3.3 Multi-task Learning
In multi-task learning [caruana1997multitask], multiple related tasks are solved simultaneously allowing the model to exploit commonalities and differences across the tasks by learning them jointly. Smith et al. [smith2017federated] show that multi-task learning is a natural choice to build personalized federated models and develop the MOCHA algorithm for multi-task learning in the federated setting that tackles challenges related to communication, stragglers, and fault tolerance. One drawback of using multi-task learning in federated settings is that since it produces one model per task, it is essential that all clients participate in every round.
Meta-learning involves training on multiple learning tasks to generate highly-adaptable models that can further learn to solve new tasks with only a small number of training examples. Finn et al. [finn2017model] propose a model-agnostic meta-learning (MAML) algorithm that is compatible with any model that is trained using gradient descent. MAML builds an internal representation generally suitable for multiple tasks, so that fine tuning the top layers for a new task can produce good results. MAML proceeds in two connected stages: meta-training and meta-testing. Meta-training builds the global model on multiple tasks, and meta-testing adapts the global model individually for separate tasks.

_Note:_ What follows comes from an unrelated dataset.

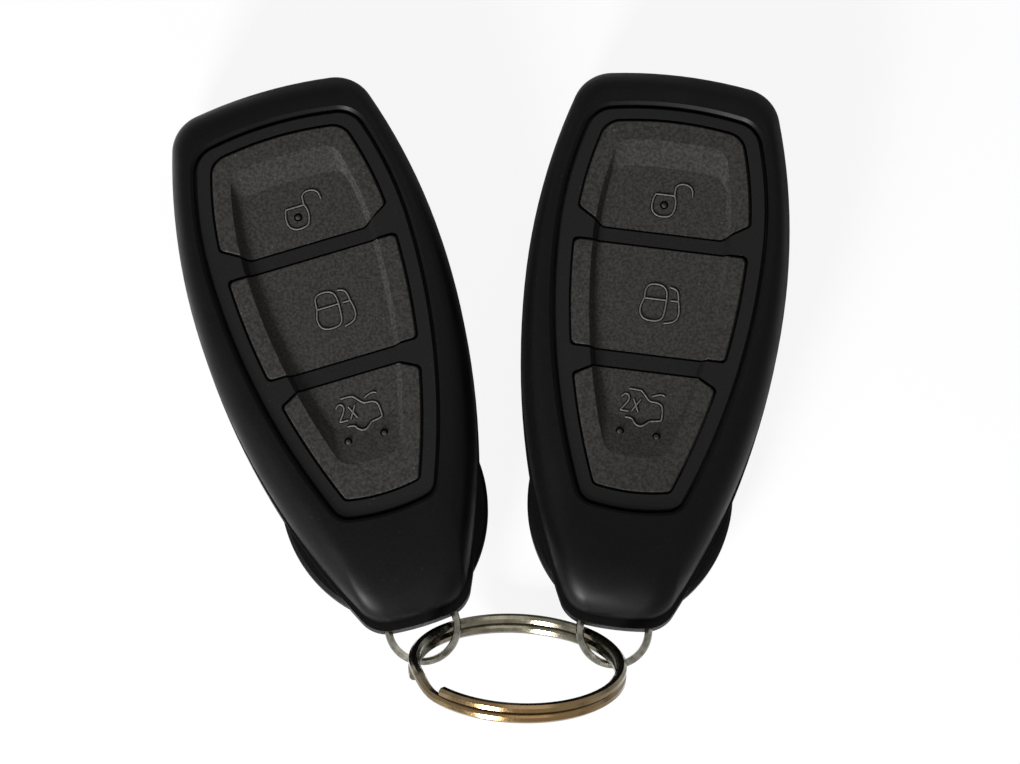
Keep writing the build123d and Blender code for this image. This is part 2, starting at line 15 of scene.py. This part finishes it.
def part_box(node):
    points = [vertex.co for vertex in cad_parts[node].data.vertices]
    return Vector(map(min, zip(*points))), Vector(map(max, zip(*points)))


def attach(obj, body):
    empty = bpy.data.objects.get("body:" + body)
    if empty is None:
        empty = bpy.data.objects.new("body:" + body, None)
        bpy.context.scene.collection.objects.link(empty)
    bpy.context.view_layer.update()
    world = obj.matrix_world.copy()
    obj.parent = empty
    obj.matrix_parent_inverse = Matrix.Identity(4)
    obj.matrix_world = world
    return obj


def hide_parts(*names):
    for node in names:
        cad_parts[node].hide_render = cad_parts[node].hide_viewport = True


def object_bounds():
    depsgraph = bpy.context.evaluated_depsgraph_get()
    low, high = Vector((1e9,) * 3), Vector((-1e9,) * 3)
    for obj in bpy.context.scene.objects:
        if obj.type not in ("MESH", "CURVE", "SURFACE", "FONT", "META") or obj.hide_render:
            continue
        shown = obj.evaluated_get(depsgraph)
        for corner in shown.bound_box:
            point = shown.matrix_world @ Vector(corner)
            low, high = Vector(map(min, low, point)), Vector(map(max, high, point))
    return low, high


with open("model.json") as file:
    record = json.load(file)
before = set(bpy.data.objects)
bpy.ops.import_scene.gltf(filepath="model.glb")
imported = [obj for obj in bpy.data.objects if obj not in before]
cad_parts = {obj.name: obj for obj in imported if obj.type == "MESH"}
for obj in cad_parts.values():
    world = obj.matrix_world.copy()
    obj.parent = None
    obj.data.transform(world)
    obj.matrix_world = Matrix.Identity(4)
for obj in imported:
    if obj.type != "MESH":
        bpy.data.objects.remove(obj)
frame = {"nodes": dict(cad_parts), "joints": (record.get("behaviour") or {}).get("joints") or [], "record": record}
record = frame["record"]
cad_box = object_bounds()
print("CAD box", cad_box)

# %% Units and the bookkeeping of bodies and slots
MM = 0.001
body_of_node = {}
for body, members in record["behaviour"]["bodies"].items():
    for member in members:
        body_of_node[member] = body
slot_of_node = {row["node"]: row["material_slot"] for row in record["subparts"]}
joint_named = {joint["name"]: joint for joint in frame["joints"]}

# %% [markdown]
# Each fob is drawn in its own frame: across it, along it from the head, and up. The bail's pin and
# the slide of the back cover say where that frame lies on the table, so nothing is measured twice.

# %% The frame of each fob
bail_pin_from_head = 82.2 * MM


def fob_frame(side):
    along = Vector(joint_named[f"{side}_back_cover_slide"]["axis"]).normalized()
    pin = Vector(joint_named[f"{side}_bail_swing"]["pos_m"])
    head = Vector((pin.x, pin.y, 0)) + along * bail_pin_from_head
    across = along.cross(Vector((0, 0, 1)))
    place = Matrix((across, along, (0, 0, 1))).transposed().to_4x4()
    place.translation = head
    return place


fob_frames = {side: fob_frame(side) for side in ("left", "right")}
print({side: place.translation for side, place in fob_frames.items()})

# %% [markdown]
# A finish starts with an empty node tree. Patterns read Object coordinates, in metres, so a scale
# of 1000 makes features of about one millimetre, and nothing depends on an unwrapped mesh.

# %% Helpers for finishes


def start_finish(name):
    material = bpy.data.materials.new(name)
    material.use_nodes = True
    tree = material.node_tree
    tree.nodes.clear()
    output = tree.nodes.new("ShaderNodeOutputMaterial")
    shader = tree.nodes.new("ShaderNodeBsdfPrincipled")
    tree.links.new(shader.outputs["BSDF"], output.inputs["Surface"])
    return material, tree, shader


def noise_on_piece(tree, scale, detail):
    coordinates = tree.nodes.new("ShaderNodeTexCoord")
    noise = tree.nodes.new("ShaderNodeTexNoise")
    noise.inputs["Scale"].default_value = scale
    noise.inputs["Detail"].default_value = detail
    tree.links.new(coordinates.outputs["Object"], noise.inputs["Vector"])
    return noise.outputs["Fac"]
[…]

Jiang et al. [jiang2019improving] point out that if we consider the federated learning process as meta-training and the personalization process as meta-testing, then Federated Averaging [mcmahan2016communication] is very similar to Reptile [nichol2018first], a popular MAML algorithm. The authors also make the observation that careful fine-tuning can produce a global model with high accuracy that can be easily personalized, but naively optimizing for global accuracy can hurt the model’s ability for subsequent personalization. While other personalization approaches for federated learning treat development of the global model and its personalization as two distinct activities, Jiang et al. [jiang2019improving] propose a modification to the Federated Averaging algorithm that allows both to be addressed simultaneously resulting in better personalized models.
A new formulation of the standard federated learning problem proposed by Fallah et al. [fallah2020personalized] incorporates MAML and seeks to find a global model which performs well after
each user updates it with respect to its own loss function. In addition, they propose Per-FedAvg, a personalized variant of Federated Averaging, to solve the above-mentioned formulation. Khodak et al.[khodak2019adaptive] propose ARUBA, a meta-learning algorithm inspired by online convex optimization, and demonstrate an improvement in performance by applying it to Federated Averaging. Chen et al. [chen2018federated] present a federated meta-learning framework for building personalized recommendation models where both the algorithm and the model are parameterized and need to be optimized.

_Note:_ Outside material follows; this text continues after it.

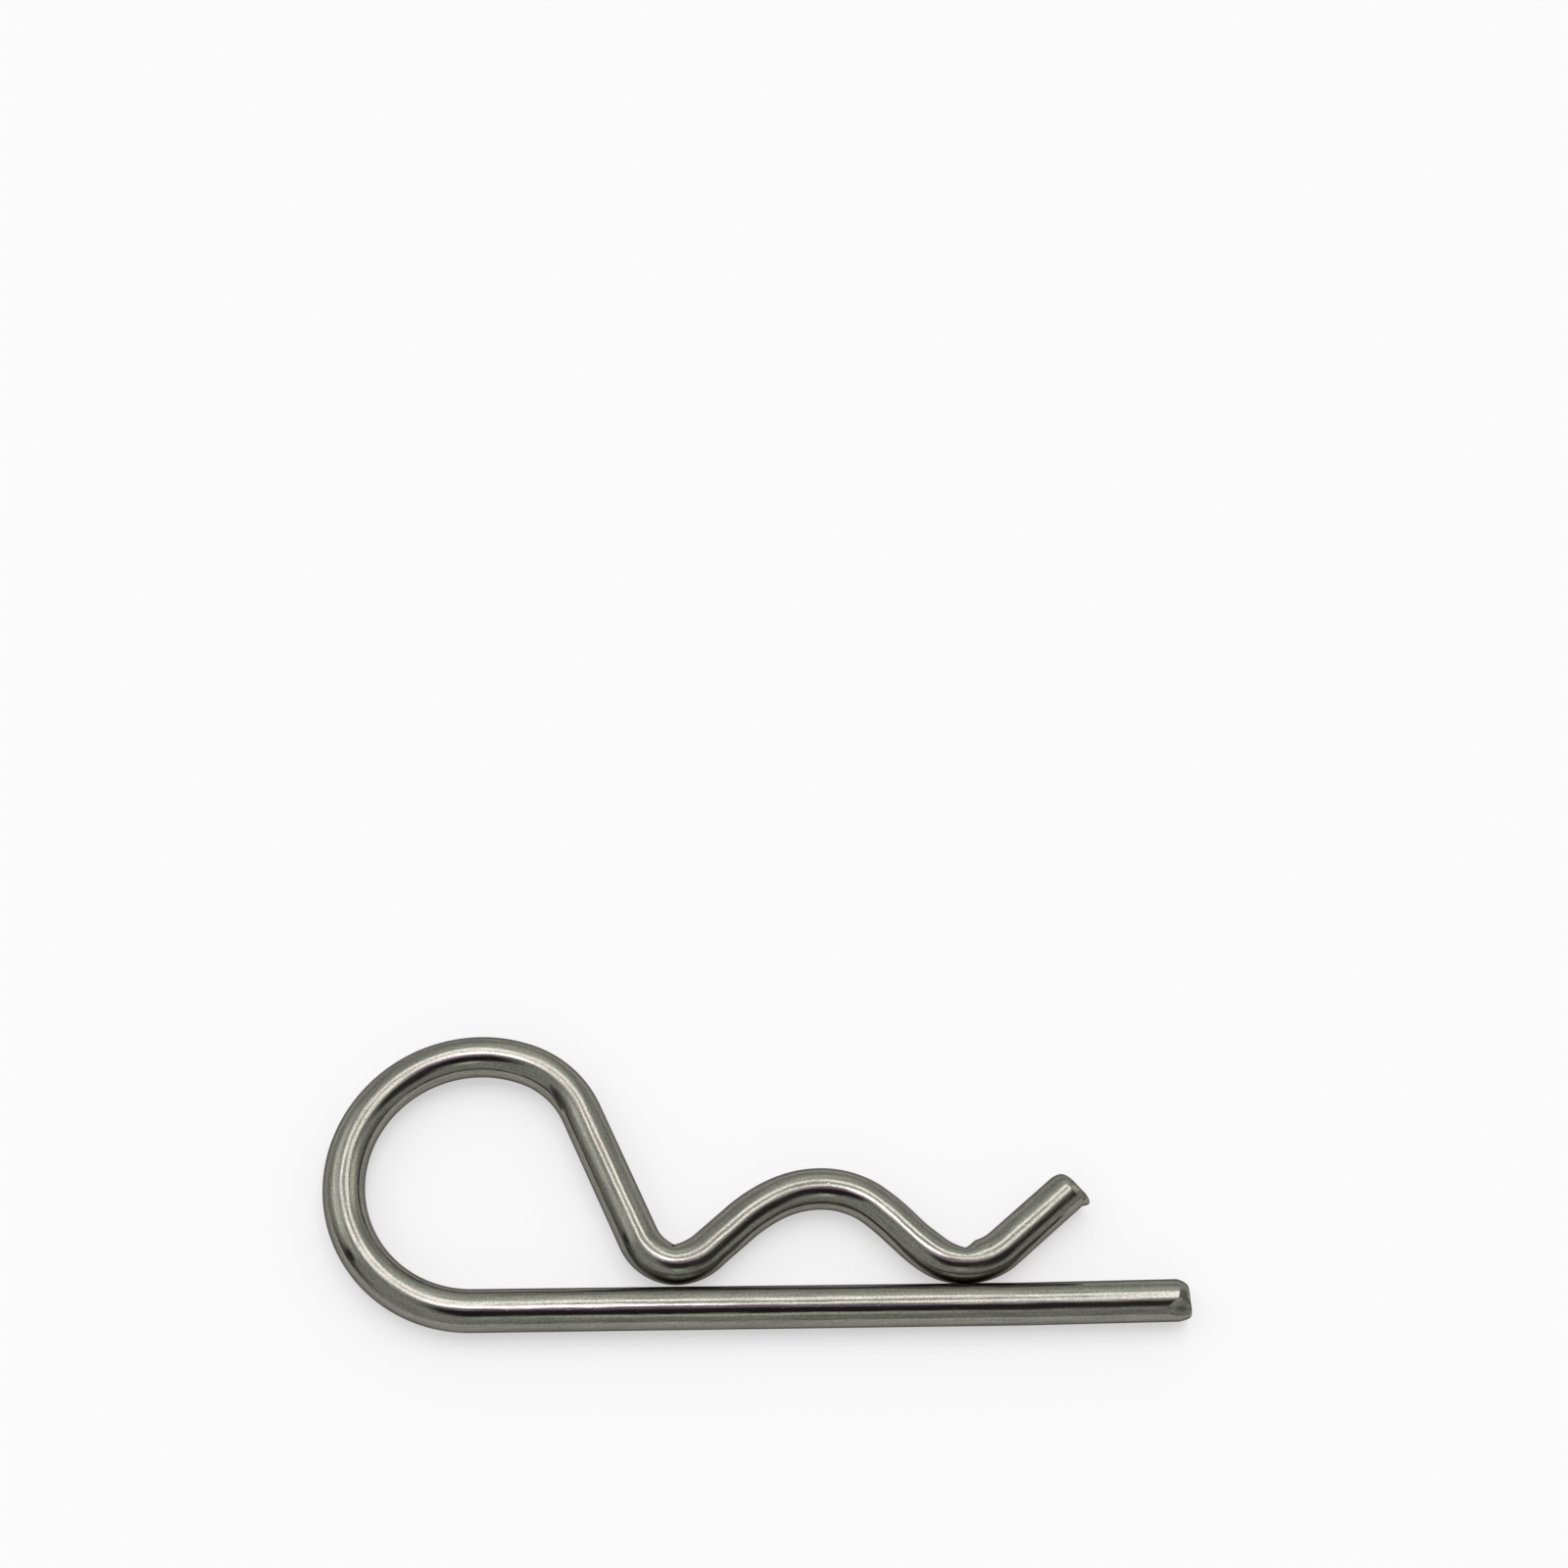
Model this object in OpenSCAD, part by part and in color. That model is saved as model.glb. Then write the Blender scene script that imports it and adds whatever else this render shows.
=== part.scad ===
// Hitch R clip pin, bent from one length of round spring wire, in millimetres.
// It lies flat: X runs along the straight leg to its free end, Y from the straight leg to the
// shaped leg, and Z is up. The origin is under the middle of the clip, on what it lies on.

/* [Wire] */
// Diameter of the wire
wire_d = 4; // [3:0.1:5]

/* [Straight leg] */
// Length of the straight leg, from the bow to its free end
leg_len = 68.2; // [62:0.1:90]
// Length of the free end, past the leg's slight set
leg_end_len = 16; // [10:0.5:17]
// Angle that the free end is set towards the shaped leg
leg_set = 0.6; // [0.1:0.1:3]
// Inside radius of the bend where the free end is set
leg_set_r = 60; // [20:1:120]
// Radius of the rounded edge at the leg's free end
leg_end_round = 1.2; // [0.2:0.1:1.4]

/* [Bow] */
// Inside radius of the round bow
bow_r = 10.65; // [8:0.05:14]
// Angle that the bow turns through, from the straight leg to the shoulder
bow_turn = 197; // [185:1:205]
// Straight length between the bow and the shoulder
bow_run_len = 0.2; // [0.1:0.1:4]
// Inside radius of the shoulder, where the wire turns down into the diagonal
shoulder_r = 7.65; // [5:0.05:10]
// Angle between the diagonal and the straight leg
diagonal_angle = 66; // [50:1:75]

/* [First valley] */
// Inside radius of the first valley
valley_1_r = 2.1; // [1.5:0.1:4]
// Gap between the first valley and the straight leg
valley_1_gap = 0.25; // [0.05:0.05:2]
// Straight length of the flank between the first valley and the crest
flank_1_len = 4; // [0.5:0.1:6]

/* [Crest] */
// Diameter of the shaft that the clip holds, with the straight leg through its middle
shaft_d = 19; // [16:0.1:22]
// How far the free crest stands inside the surface of that shaft, so that it grips
grip = 0.1; // [0:0.05:1]
// Inside radius of the crest
crest_r = 8.9; // [7:0.1:11]
// Straight length of the flank between the crest and the second valley
flank_2_len = 0.6; // [0.1:0.1:4]

/* [Second valley and tip] */
// Inside radius of the second valley
valley_2_r = 4.1; // [2:0.1:6]
// Gap between the second valley and the straight leg
valley_2_gap = 0.05; // [0.05:0.05:2]
// Angle between the tip and the straight leg
tip_angle = 39.5; // [25:0.5:55]
// Straight length of the tip, past the second valley
tip_len = 9.5; // [5:0.1:14]
// Radius of the edge at the tip's cut end
tip_round = 0.7; // [0.1:0.1:1.4]

/* [Hidden] */

WIRE_SIDES = 48;
TURN_SIDES = 180;
// The wire draws down by this much in radius where it is bent. Each straight also reaches a
// little into the bends at its ends, so that no two round surfaces coincide where they join.
BEND_THINNING = 0.01;
JOINT_OVERLAP = 0.05;

wire_r = wire_d / 2;
bent_wire_r = wire_r - BEND_THINNING;

// A bend follows the wire's centre line, half a wire outside its inside radius.
function centre_r(inside_r) = inside_r + wire_r;

// Heights of the centre line over the straight leg's axis, where the wire runs level
valley_1_y = wire_d + valley_1_gap;
valley_2_y = wire_d + valley_2_gap;
crest_y = shaft_d / 2 - grip + wire_r;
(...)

3.5 Knowledge Distillation
Caruana et al. [caruana1997multitask] have demonstrated that it is possible to compress the knowledge of an ensemble of models into a single model which is easier to deploy. Knowledge distillation [hinton2015distilling] further develops this idea and involves extracting the knowledge of a large teacher network into a smaller student network by having the student mimic the teacher. Overfitting poses a significant challenge during personalization, especially for clients whose local dataset is small. Yu et al. [yu2020salvaging] propose that by treating the global federated model as the teacher and the personalized model as the student, the effects of overfitting during personalization can be mitigated. Li et al. [li2019fedmd] propose FedMD, a federated learning framework based on knowledge distillation and transfer learning that allows clients to independently design their own networks using their local private datasets and a global public dataset.
3.6 Base + Personalization Layers
In typical federated learning scenarios, data distribution varies greatly across participating devices. To temper the adverse effects of this statistical heterogeneity, Arivazhagan et al. [arivazhagan2019federated]
propose FedPer, a neural network architecture where the base layers are trained centrally by Federated Averaging, and the top layers (also called personalization layers) are trained locally with a variant of gradient descent. As opposed to transfer learning where all the layers are first trained on global data and then all or some layers are retrained on local data, FedPer separately trains the base layers on global data and the personalization layers on local data.
3.7 Mixture of Global and Local Models
The standard formulation of federated learning [mcmahan2016communication] is designed to find a single global model trained on private data across all clients. Hanzely et al. [hanzely2020federated] propose a different formulation of the problem that seeks an explicit trade-off between the global model and the local models. Instead of learning a single global model, each device learns a mixture of the global model and its own local model. To solve the formulation, the authors develop a new variant of gradient descent called Loopless Local Gradient Descent (LLGD). Instead of performing full averaging, LLGD only takes steps towards averaging thus suggesting that full averaging methods such as Federated Averaging might be too aggressive.
Federated learning encompasses a wide variety of settings, devices, and datasets. When local datasets are small and the data distribution is IID, global models typically outperform local models, and a majority of clients benefit from participating in the federated learning process. However, when clients have sufficiently large private datasets and the data distribution is non-IID, local models exhibit better performance than the shared global model, and clients have no incentive to participate in the federated learning process. An open theoretical question is to determine the conditions under which shared global models can perform better than individual local models.
This paper surveys personalization techniques used to adapt a global federated model to individual clients. With a few exceptions, most prior work is focussed on measuring the performance of the global model on aggregated data instead of measuring its performance as seen by individual clients. Global performance, however, has no relevance if the global model is expected to be subsequently personalized before being put to use.
Personalized models usually show better performance for individual clients than global or local models. In some cases, however, personalized models fail to reach the same performance as local models, especially when differential privacy and robust aggregation is implemented [yu2020salvaging].